### Problem details
Set down the material once more, exactly as it appears.

### Listing
#####
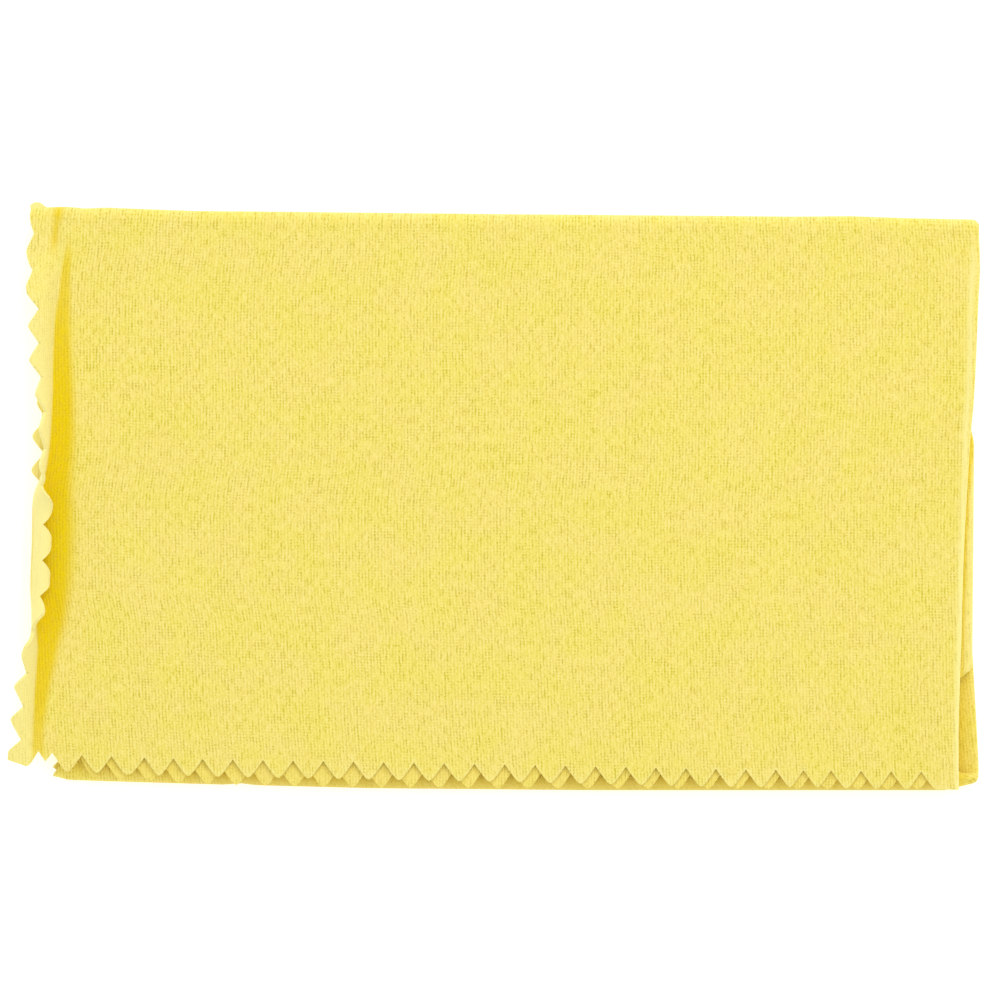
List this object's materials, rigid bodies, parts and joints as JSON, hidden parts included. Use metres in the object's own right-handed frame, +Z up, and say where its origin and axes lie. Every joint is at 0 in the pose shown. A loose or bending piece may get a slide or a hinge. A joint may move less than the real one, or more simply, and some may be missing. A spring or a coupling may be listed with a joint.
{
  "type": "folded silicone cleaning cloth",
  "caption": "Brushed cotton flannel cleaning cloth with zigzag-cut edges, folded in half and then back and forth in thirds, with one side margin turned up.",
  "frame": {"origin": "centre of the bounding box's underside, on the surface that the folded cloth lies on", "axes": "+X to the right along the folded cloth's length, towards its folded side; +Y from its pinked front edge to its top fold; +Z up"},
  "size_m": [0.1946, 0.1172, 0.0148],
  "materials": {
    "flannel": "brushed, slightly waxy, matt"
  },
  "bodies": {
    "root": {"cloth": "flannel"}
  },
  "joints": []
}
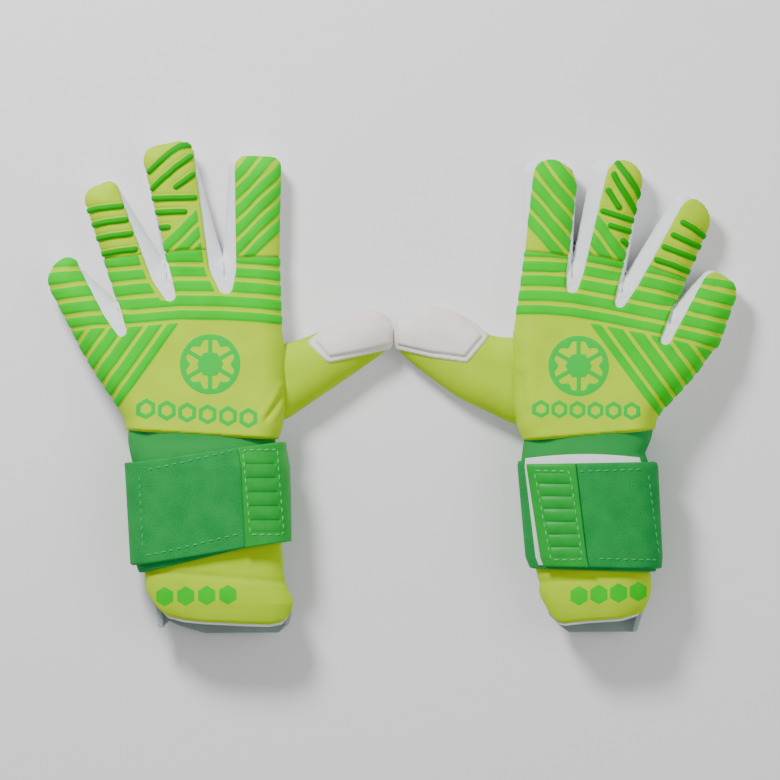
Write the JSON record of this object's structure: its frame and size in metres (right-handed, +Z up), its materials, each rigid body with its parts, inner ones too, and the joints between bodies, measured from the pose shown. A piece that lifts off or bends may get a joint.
#####
### Result
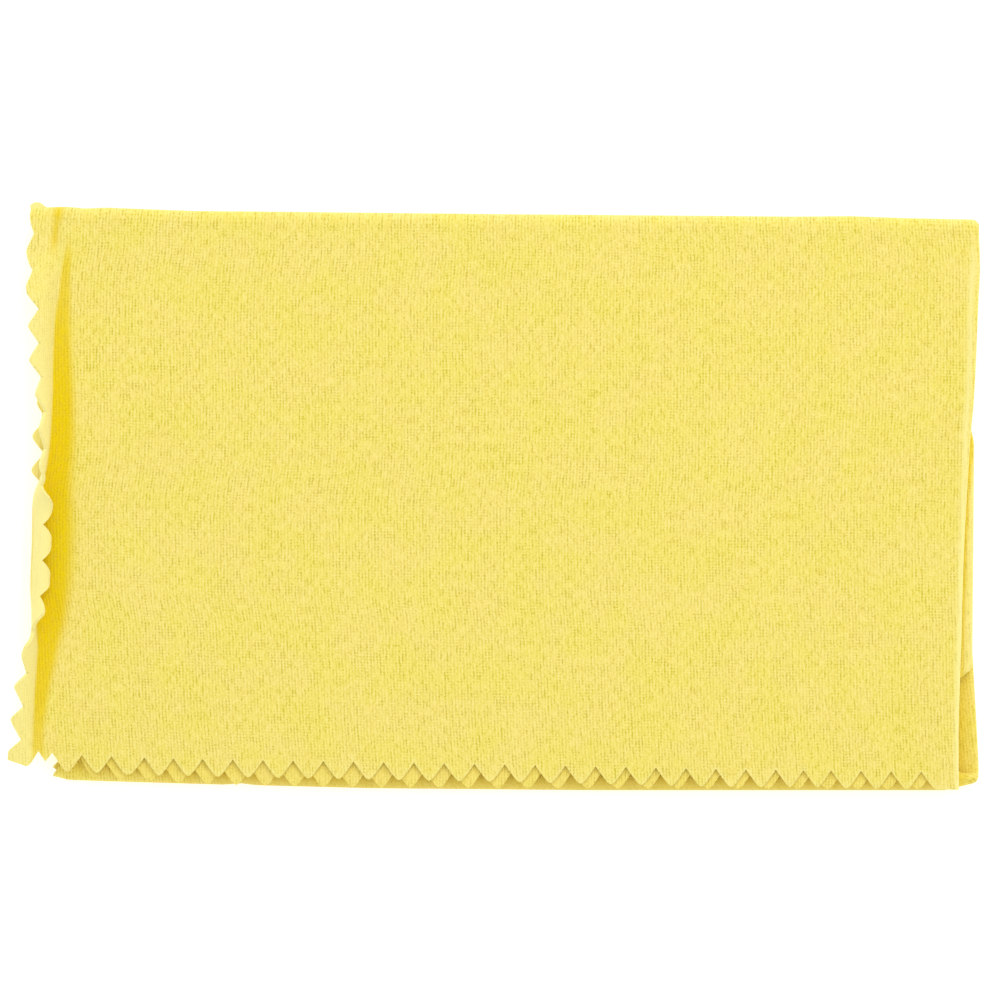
List this object's materials, rigid bodies, parts and joints as JSON, hidden parts included. Use metres in the object's own right-handed frame, +Z up, and say where its origin and axes lie. Every joint is at 0 in the pose shown. A loose or bending piece may get a slide or a hinge. A joint may move less than the real one, or more simply, and some may be missing. A spring or a coupling may be listed with a joint.
{
  "type": "folded silicone cleaning cloth",
  "caption": "Brushed cotton flannel cleaning cloth with zigzag-cut edges, folded in half and then back and forth in thirds, with one side margin turned up.",
  "frame": {"origin": "centre of the bounding box's underside, on the surface that the folded cloth lies on", "axes": "+X to the right along the folded cloth's length, towards its folded side; +Y from its pinked front edge to its top fold; +Z up"},
  "size_m": [0.1946, 0.1172, 0.0148],
  "materials": {
    "flannel": "brushed, slightly waxy, matt"
  },
  "bodies": {
    "root": {"cloth": "flannel"}
  },
  "joints": []
}
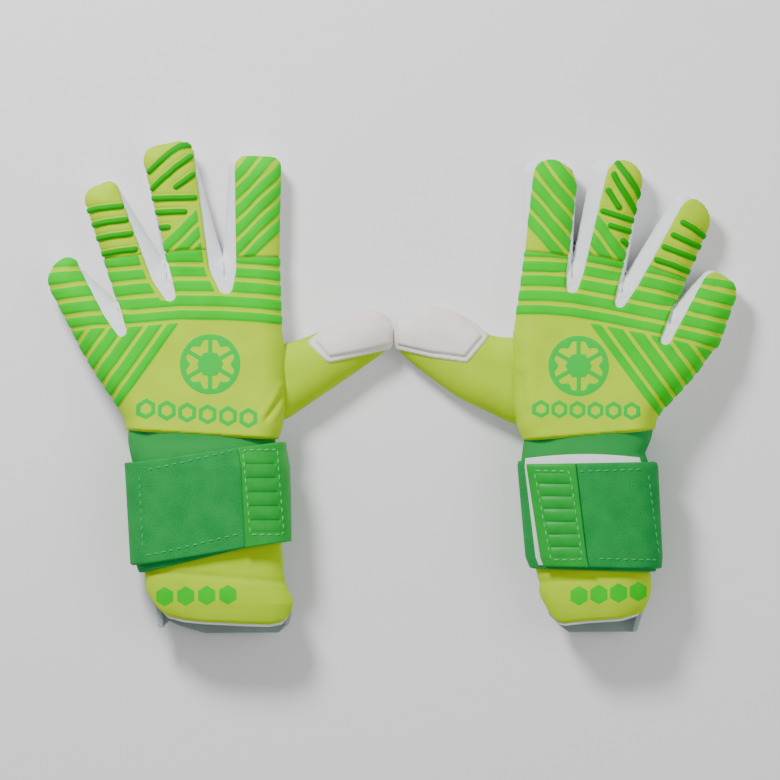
Write the JSON record of this object's structure: its frame and size in metres (right-handed, +Z up), its materials, each rigid body with its parts, inner ones too, and the joints between bodies, measured from the pose shown. A piece that lifts off or bends may get a joint.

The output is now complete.